Exercise description
Quote exactly the lines from the line containing "Reconstruct the object" to the line containing "from FreeCAD import", both lines included, please, and nothing more.

Entries with model source code:
== == ==
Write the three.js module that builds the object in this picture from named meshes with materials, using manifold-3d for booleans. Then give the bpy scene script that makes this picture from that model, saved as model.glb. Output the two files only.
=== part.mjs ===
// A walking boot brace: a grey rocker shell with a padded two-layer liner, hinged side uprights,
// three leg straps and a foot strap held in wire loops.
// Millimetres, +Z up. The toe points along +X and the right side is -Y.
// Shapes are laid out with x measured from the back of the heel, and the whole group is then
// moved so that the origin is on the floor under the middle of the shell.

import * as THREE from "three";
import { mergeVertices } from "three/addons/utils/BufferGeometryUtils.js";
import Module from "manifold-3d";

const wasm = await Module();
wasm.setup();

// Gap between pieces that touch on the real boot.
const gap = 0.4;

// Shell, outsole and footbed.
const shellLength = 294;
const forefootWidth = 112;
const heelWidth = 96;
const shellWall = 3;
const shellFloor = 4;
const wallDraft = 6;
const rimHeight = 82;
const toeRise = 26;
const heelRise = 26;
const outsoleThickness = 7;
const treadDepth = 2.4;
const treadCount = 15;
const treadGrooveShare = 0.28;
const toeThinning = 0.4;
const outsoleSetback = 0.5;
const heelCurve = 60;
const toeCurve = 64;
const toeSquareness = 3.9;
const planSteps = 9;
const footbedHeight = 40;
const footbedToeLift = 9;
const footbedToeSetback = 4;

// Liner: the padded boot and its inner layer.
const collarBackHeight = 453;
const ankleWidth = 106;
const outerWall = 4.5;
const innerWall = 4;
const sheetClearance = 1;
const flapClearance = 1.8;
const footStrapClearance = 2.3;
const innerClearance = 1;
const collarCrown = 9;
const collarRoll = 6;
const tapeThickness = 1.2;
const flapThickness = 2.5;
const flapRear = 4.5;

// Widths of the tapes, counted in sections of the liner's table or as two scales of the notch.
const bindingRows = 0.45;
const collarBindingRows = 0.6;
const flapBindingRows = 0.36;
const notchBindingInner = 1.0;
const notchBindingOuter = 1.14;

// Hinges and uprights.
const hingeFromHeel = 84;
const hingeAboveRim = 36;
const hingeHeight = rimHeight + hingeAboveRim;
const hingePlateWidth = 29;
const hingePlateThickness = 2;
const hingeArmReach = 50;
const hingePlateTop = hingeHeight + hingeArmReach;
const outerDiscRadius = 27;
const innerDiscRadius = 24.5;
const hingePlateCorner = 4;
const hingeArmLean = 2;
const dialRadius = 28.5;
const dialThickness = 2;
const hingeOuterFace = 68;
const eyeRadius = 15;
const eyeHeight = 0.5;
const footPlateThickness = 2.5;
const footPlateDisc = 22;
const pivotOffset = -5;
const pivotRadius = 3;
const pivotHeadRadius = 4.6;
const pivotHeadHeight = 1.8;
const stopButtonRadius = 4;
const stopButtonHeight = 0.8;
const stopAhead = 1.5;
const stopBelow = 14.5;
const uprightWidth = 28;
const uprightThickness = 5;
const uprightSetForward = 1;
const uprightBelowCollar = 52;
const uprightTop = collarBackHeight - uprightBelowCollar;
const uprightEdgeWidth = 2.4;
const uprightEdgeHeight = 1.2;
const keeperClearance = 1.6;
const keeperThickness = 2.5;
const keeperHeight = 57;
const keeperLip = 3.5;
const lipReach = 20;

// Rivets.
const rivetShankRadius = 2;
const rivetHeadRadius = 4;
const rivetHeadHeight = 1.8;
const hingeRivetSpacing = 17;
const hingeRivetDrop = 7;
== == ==
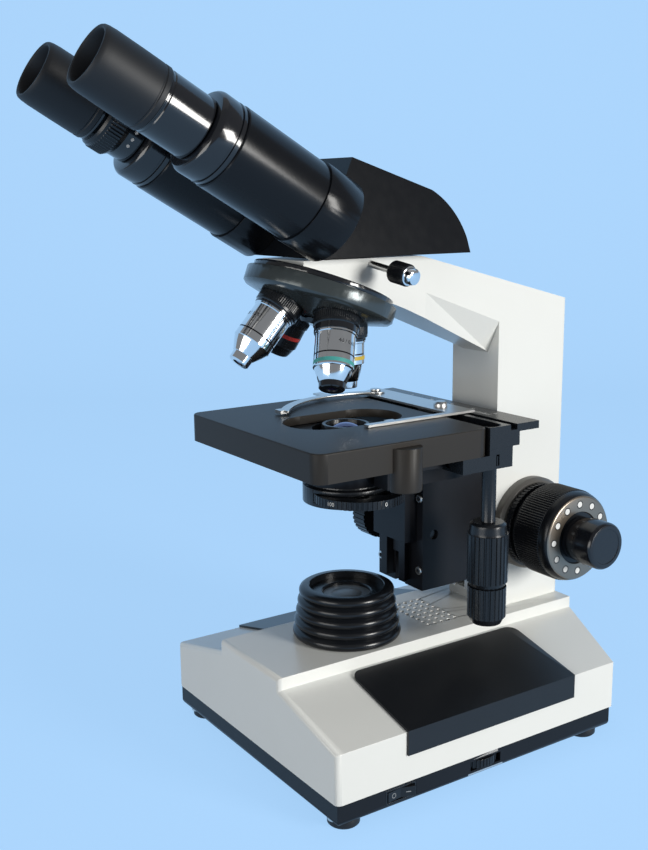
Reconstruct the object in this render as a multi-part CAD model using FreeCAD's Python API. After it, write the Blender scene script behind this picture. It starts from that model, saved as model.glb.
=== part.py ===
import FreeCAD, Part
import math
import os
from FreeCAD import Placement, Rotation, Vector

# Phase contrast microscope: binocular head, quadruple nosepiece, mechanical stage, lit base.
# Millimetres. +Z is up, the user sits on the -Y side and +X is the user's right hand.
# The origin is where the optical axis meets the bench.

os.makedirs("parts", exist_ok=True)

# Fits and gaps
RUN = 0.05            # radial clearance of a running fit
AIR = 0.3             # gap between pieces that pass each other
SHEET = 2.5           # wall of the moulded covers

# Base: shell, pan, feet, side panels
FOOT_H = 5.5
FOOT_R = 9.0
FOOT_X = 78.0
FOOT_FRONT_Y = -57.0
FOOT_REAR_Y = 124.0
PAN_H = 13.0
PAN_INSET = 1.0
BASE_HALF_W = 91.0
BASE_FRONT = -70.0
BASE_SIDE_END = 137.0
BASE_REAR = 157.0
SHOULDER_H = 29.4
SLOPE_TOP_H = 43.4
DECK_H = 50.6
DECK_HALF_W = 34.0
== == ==
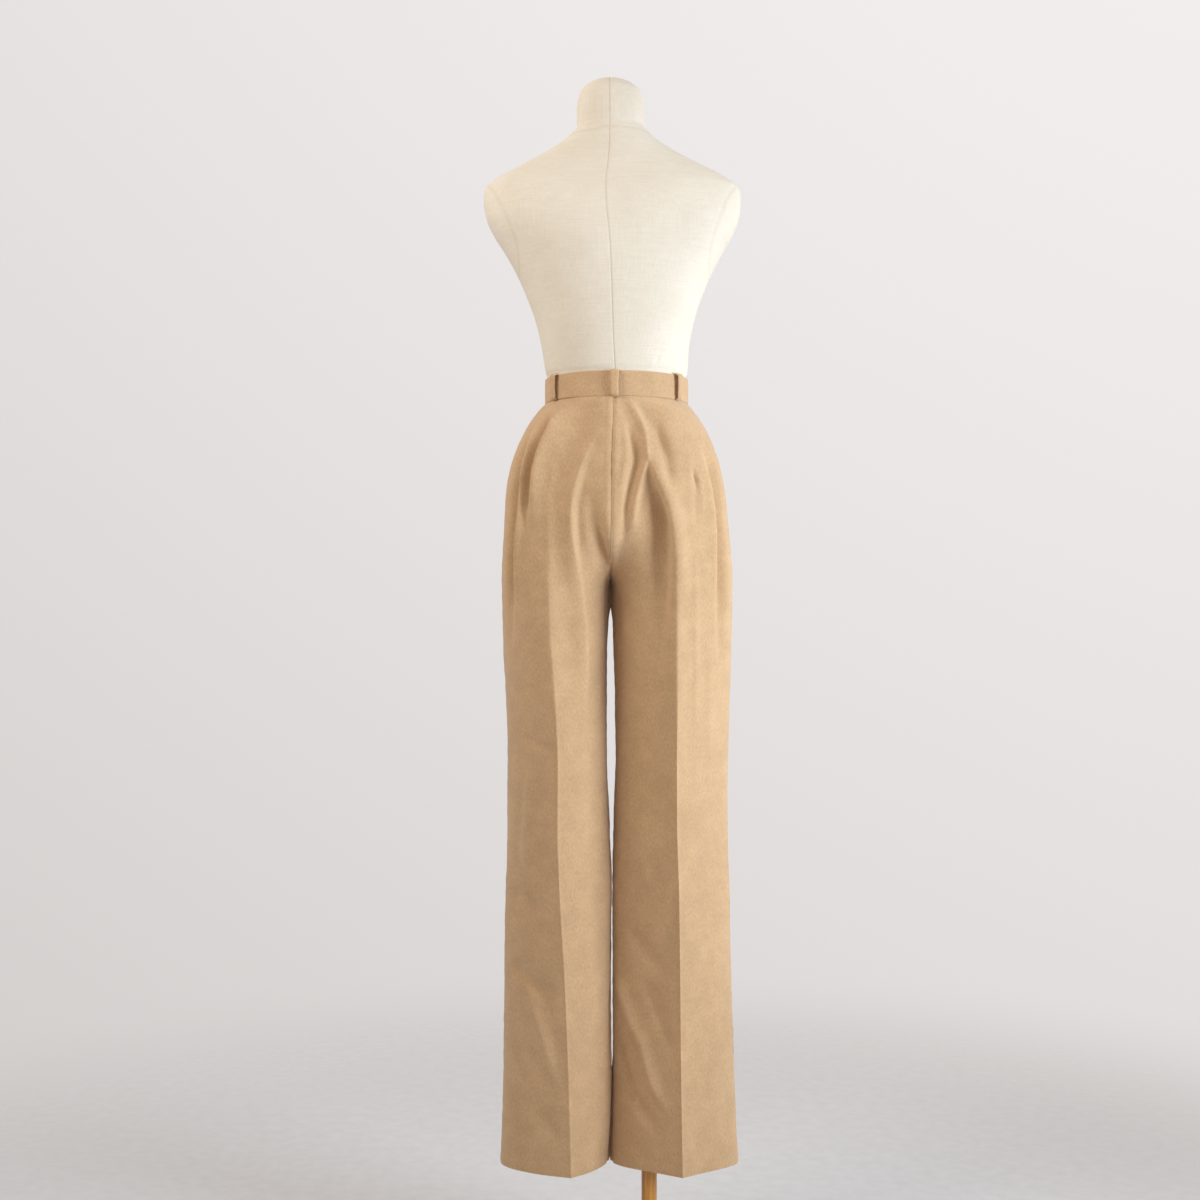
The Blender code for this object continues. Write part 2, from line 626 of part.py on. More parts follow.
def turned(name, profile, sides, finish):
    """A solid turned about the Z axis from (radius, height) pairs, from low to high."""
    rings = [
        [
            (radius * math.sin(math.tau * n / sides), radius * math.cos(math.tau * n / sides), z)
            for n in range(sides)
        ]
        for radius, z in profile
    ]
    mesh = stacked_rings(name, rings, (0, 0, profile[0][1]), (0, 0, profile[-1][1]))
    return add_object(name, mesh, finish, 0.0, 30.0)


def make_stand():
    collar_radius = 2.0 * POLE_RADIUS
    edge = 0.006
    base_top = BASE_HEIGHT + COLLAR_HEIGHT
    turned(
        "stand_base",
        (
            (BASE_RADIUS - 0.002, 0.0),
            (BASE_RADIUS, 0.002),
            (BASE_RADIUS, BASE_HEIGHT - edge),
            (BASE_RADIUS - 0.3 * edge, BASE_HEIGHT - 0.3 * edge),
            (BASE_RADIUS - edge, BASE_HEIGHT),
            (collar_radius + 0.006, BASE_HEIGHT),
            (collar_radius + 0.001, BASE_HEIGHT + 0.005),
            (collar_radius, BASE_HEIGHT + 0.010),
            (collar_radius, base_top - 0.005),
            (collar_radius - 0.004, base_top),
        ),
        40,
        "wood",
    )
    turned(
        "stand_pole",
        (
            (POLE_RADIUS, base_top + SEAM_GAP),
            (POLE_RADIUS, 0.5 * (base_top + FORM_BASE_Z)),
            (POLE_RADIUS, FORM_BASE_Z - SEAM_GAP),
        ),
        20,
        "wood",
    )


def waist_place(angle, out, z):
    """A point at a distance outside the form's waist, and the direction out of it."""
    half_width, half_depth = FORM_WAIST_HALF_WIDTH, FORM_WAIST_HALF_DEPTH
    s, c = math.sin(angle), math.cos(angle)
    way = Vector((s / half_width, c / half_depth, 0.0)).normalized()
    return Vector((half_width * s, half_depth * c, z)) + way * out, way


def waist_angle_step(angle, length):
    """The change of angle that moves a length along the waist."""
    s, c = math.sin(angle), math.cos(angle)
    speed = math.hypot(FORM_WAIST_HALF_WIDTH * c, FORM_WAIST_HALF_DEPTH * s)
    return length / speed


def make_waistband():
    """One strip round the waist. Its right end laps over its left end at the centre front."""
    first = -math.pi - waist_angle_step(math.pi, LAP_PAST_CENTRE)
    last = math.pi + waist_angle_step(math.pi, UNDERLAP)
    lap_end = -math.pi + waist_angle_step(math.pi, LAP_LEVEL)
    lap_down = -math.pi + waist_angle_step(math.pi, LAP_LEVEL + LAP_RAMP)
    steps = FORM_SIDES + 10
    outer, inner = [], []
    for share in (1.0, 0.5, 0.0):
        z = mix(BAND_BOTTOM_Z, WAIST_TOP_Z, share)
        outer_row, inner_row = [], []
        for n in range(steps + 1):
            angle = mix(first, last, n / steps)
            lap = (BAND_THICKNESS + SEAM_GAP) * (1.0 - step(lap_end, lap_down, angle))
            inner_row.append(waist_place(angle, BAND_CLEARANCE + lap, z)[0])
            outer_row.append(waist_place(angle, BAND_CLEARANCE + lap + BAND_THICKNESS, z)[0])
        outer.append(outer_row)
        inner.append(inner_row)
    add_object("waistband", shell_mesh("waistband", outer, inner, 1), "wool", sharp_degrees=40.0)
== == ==
Output for this exercise
Reconstruct the object in this render as a multi-part CAD model using FreeCAD's Python API. After it, write the Blender scene script behind this picture. It starts from that model, saved as model.glb.
=== part.py ===
import FreeCAD, Part
import math
import os
from FreeCAD import Placement, Rotation, Vector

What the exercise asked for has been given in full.